PROVIDED DATA:

- - - - - - -

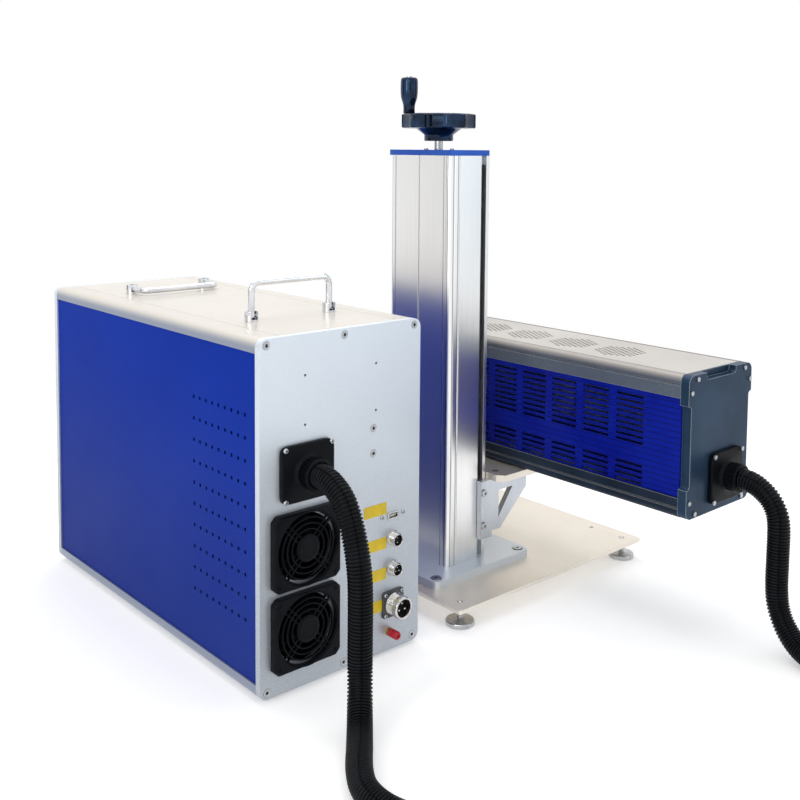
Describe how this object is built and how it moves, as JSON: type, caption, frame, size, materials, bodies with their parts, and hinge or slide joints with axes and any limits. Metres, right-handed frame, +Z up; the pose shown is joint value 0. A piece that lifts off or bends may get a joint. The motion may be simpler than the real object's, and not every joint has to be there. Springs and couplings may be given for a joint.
{
  "type": "laser marking machine",
  "caption": "Bench laser marking machine: a vented power cabinet joined by a ribbed hose to a hand-wheel column that raises and lowers a long laser arm with a downward scan head.",
  "frame": {"origin": "on the floor, at the middle of the box round cabinet and stand, without the loose hose", "axes": "+Z up, +X towards the cabinet, +Y towards the rear where the sockets and the hose are"},
  "size_m": [0.6943, 1.071, 0.6989],
  "materials": {
    "cabinet_grey": "fine satin powder coat",
    "cabinet_white": "fine satin powder coat",
    "panel_blue": "semi-matte powder coat",
    "plate_alu": "bead blasted and clear anodised",
    "stand_alu": "satin anodised",
    "blue_alu": "blue anodised",
    "zinc_steel": "bright zinc",
    "ground_steel": "ground and polished",
    "chrome": "polished",
    "nickel": "nickel plated",
    "brass": "plain",
    "black_plastic": "fine texture",
    "hose_black": "extruded",
    "wheel_black": "polished moulding",
    "yellow_label": "printed foil",
    "yellow_plastic": "moulded",
    "red_plastic": "moulded",
    "green_plastic": "moulded, translucent",
    "board_green": "solder mask",
    "rubber": "moulded",
    "arm_slate": "satin",
    "arm_white": "satin",
    "arm_blue": "satin",
    "head_black": "black anodised look",
    "lens_glass": "polished, coated",
    "mirror_glass": "polished"
  },
  "bodies": {
    "stand": {"cabinet_pads": "rubber", "cabinet_rails": "cabinet_grey", "cabinet_top": "cabinet_white", "cabinet_bottom": "cabinet_grey", "side_panels": "panel_blue", "front_plate": "plate_alu", "rear_plate": "plate_alu", "cabinet_screws": "zinc_steel", "handle_sockets": "chrome", "fan_frames": "black_plastic", "fan_covers": "black_plastic", "cabinet_gland": "black_plastic", "data_sockets": "nickel", "power_socket": "nickel", "earth_post": "brass", "port_labels": "yellow_label", "power_supply": "zinc_steel", "laser_driver": "arm_slate", "control_card": "board_green", "stop_switch": "yellow_plastic", "key_switch": "nickel", "power_switch": "nickel", "base_plate": "stand_alu", "levelling_feet": "zinc_steel", "column_foot": "stand_alu", "column_bolts": "zinc_steel", "column_profile": "stand_alu", "column_cover": "stand_alu", "column_top": "blue_alu", "end_blocks": "stand_alu", "guide_rods": "ground_steel", "hose": "hose_black"},
    "arm": {"carriage": "stand_alu", "bracket": "stand_alu", "shelf": "stand_alu", "arm_screws": "zinc_steel", "arm_rails": "arm_slate", "arm_top": "arm_white", "arm_sides": "arm_blue", "arm_bottom": "arm_slate", "arm_rear_cover": "arm_slate", "arm_front_plate": "arm_slate", "arm_gland": "black_plastic", "laser_tube": "stand_alu", "scan_head": "head_black", "scan_lens": "lens_glass", "galvo_motors": "head_black"},
    "wheel": {"lead_screw": "ground_steel", "handwheel": "wheel_black"},
    "grip": {"wheel_grip": "wheel_black"},
    "rear_handle": {"handle_rear": "chrome"},
    "front_handle": {"handle_front": "chrome"},
    "upper_fan": {"fan_rotor_upper": "black_plastic"},
    "lower_fan": {"fan_rotor_lower": "black_plastic"},
    "stop_knob": {"stop_button": "red_plastic"},
    "key": {"key": "nickel"},
    "power_knob": {"power_button": "green_plastic"},
    "earth_nut": {"earth_cap": "red_plastic"},
    "scan_mirror_x": {"mirror_x": "mirror_glass"},
    "scan_mirror_y": {"mirror_y": "mirror_glass"}
  },
  "joints": [
    {"name": "lift", "type": "slide", "parent": "stand", "child": "arm", "axis": [0, 0, 1], "range_m": [0, 0.42], "deforming": ["hose"]},
    {"name": "wheel_turn", "type": "hinge", "parent": "stand", "child": "wheel", "pos_m": [-0.051, 0.024, 0.62], "axis": [0, 0, 1], "range_deg": [-30300, 0]},
    {"name": "grip_spin", "type": "hinge", "parent": "wheel", "child": "grip", "pos_m": [-0.02006, -0.0029, 0.66], "axis": [0, 0, 1], "continuous": true},
    {"name": "rear_handle_fold", "type": "hinge", "parent": "stand", "child": "rear_handle", "pos_m": [0.214, 0.05, 0.407], "axis": [1, 0, 0], "range_deg": [-90, 0]},
    {"name": "front_handle_fold", "type": "hinge", "parent": "stand", "child": "front_handle", "pos_m": [0.214, -0.248, 0.407], "axis": [1, 0, 0], "range_deg": [0, 90]},
    {"name": "upper_fan_spin", "type": "hinge", "parent": "stand", "child": "upper_fan", "pos_m": [0.27, 0.139, 0.163], "axis": [0, 1, 0], "continuous": true},
    {"name": "lower_fan_spin", "type": "hinge", "parent": "stand", "child": "lower_fan", "pos_m": [0.27, 0.139, 0.0715], "axis": [0, 1, 0], "continuous": true},
    {"name": "stop_push", "type": "slide", "parent": "stand", "child": "stop_knob", "axis": [0, 1, 0], "range_m": [0, 0.004]},
    {"name": "key_turn", "type": "hinge", "parent": "stand", "child": "key", "pos_m": [0.269, -0.371, 0.334], "axis": [0, 1, 0], "range_deg": [0, 90]},
    {"name": "power_push", "type": "slide", "parent": "stand", "child": "power_knob", "axis": [0, 1, 0], "range_m": [0, 0.0025], "stiffness_N_per_m": 300},
    {"name": "earth_nut_turn", "type": "hinge", "parent": "stand", "child": "earth_nut", "pos_m": [0.146, 0.154, 0.027], "axis": [0, 1, 0], "range_deg": [-720, 0]},
    {"name": "scan_x", "type": "hinge", "parent": "arm", "child": "scan_mirror_x", "pos_m": [-0.206, -0.237, 0.266], "axis": [1, 0, 0], "range_deg": [-10, 10]},
    {"name": "scan_y", "type": "hinge", "parent": "arm", "child": "scan_mirror_y", "pos_m": [-0.206, -0.237, 0.244], "axis": [0, 1, 0], "range_deg": [-10, 10]}
  ],
  "couplings": [
    {"joint": "wheel_turn", "follows": "lift", "rad_per_m": -1256.6}
  ]
}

- - - - - - -

EXERCISE DIRECTIONS:
Track down every line of the material containing the string "caption", and copy it.

REPLY TO THE TASK:
Describe how this object is built and how it moves, as JSON: type, caption, frame, size, materials, bodies with their parts, and hinge or slide joints with axes and any limits. Metres, right-handed frame, +Z up; the pose shown is joint value 0. A piece that lifts off or bends may get a joint. The motion may be simpler than the real object's, and not every joint has to be there. Springs and couplings may be given for a joint.
  "caption": "Bench laser marking machine: a vented power cabinet joined by a ribbed hose to a hand-wheel column that raises and lowers a long laser arm with a downward scan head.",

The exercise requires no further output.